“Dari mana itu datanya,” ujar Fauzi, Jumat (16/10).
Kota Jakarta ditetapkan sebagai kota dengan kualitas udara terburuk nomor tiga di dunia setelah Meksiko dan Panama. Data yang sempat dirilis WHO pada tahun 2005 itu diduga tidak mengalami perbaikan, bahkan makin memburuk.
Kepala Badan Pengelolaan Lingkungan Hidup Daerah, Peni Susanty, menerangkan kondisi Jakarta saat ini sudah lebih baik dibanding sebelumnya. Hal tersebut terlihat dari pantauan kualitas debu di lima wilayah. “Ada penurunan pencemaran,” ujar Peni.
Menurut Peni, pantauan kualitas debu merupakan parameter utama dalam menilai kadar pencemaran udara. “Batas normalnya adalah 150 mikrogram per meter kubik. Kualitas debu di Jakarta berada di angka 68,5 mikrogram atau terbersih nomor tiga di Asia,” jelas dia.
Ia menambahkan, penilaian kualitas itu merupakan hasil penelitian yang dibuat oleh Clean Air Initiative for Asia City, sebuah organisasi lingkungan yang bermarkas di Bangkok, Thailand. “Ini organnya WHO juga lho,” ujarnya.

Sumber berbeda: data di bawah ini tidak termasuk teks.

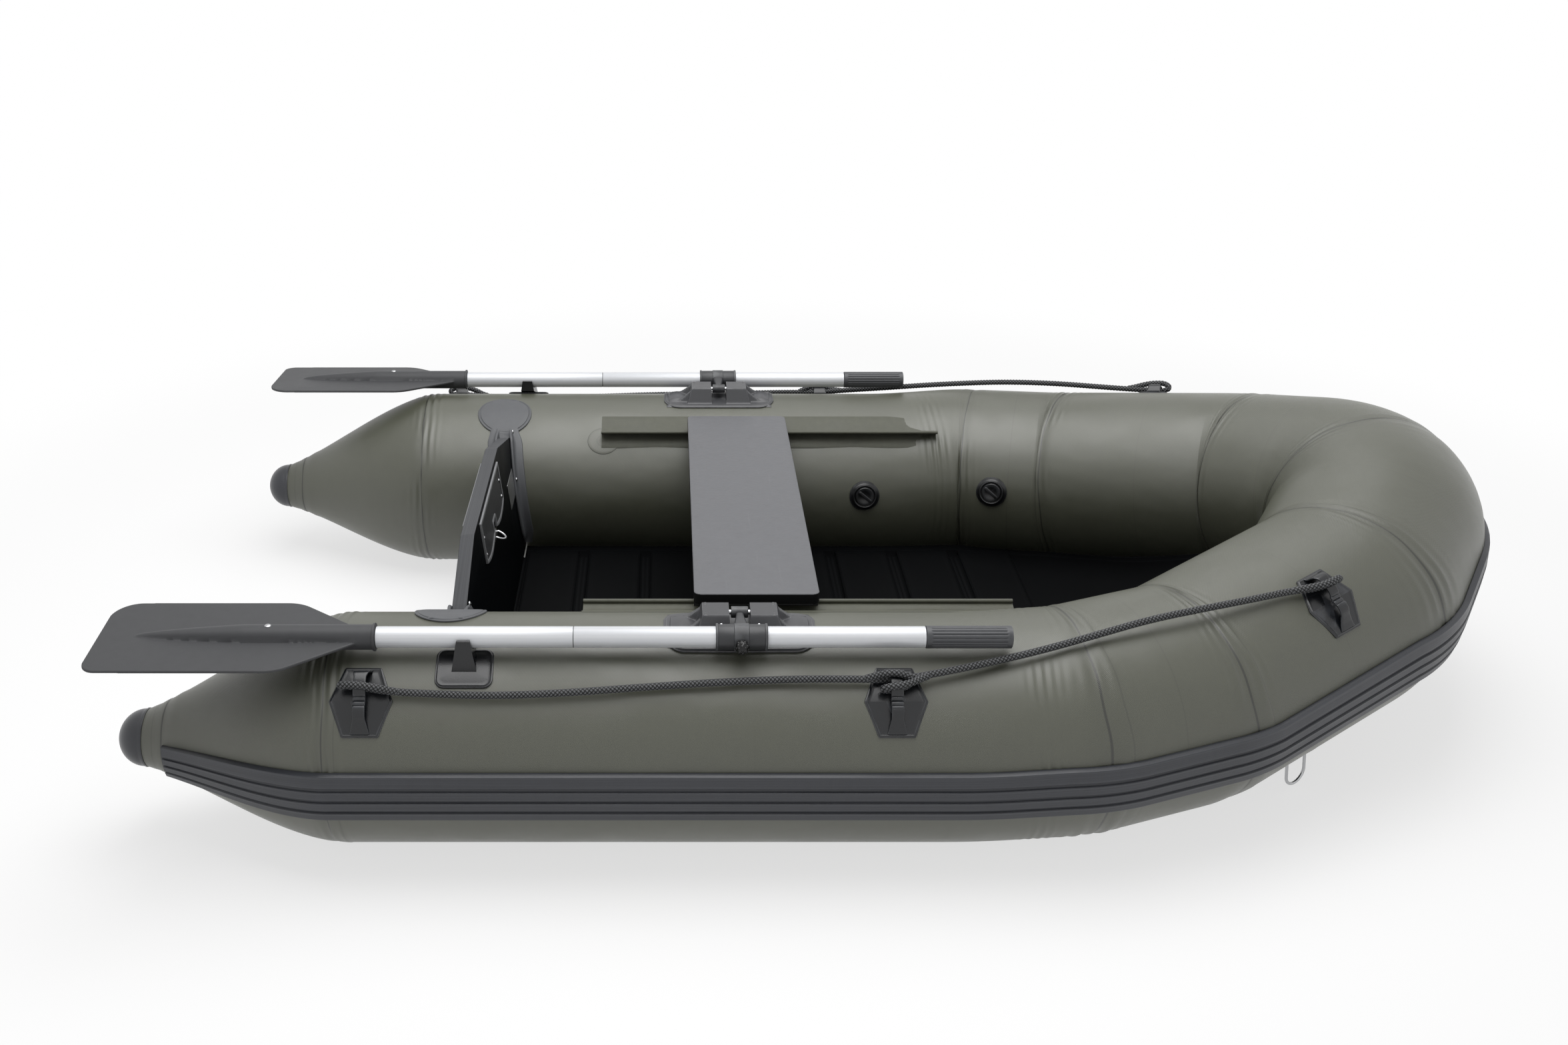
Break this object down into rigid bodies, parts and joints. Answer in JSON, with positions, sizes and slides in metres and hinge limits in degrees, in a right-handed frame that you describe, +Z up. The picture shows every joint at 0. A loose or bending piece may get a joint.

Berdasarkan pantauan tersebut, kata dia, kota dengan kualitas debu terbaik diraih oleh Singapura (30 mikrogram). Berikutnya Surabaya (60), Jakarta, Ho chi Minh (80), Shanghai (90), New Delhi (110), Katmandu (120), Dakha (120) dan Beijing (140).
Direktur Eksekutif Wahana Lingkungan Hidup (Walhi) Jakarta Ubaidillah mempertanyakan klaim tersebut. Menurut dia, penilaian kualitas udara tidaklah bisa dilakukan semata hanya dengan mengukur kualitas debu.
“Terlalu parsial. Penelitian juga harus menyertakan kualitas karbondioksida dan kadar timbal. Dengan pertumbuhan jumlah kendaraan yang selalu meningkat tiap tahun, saya kira Jakarta saat ini malah yang paling buruk” kata dia.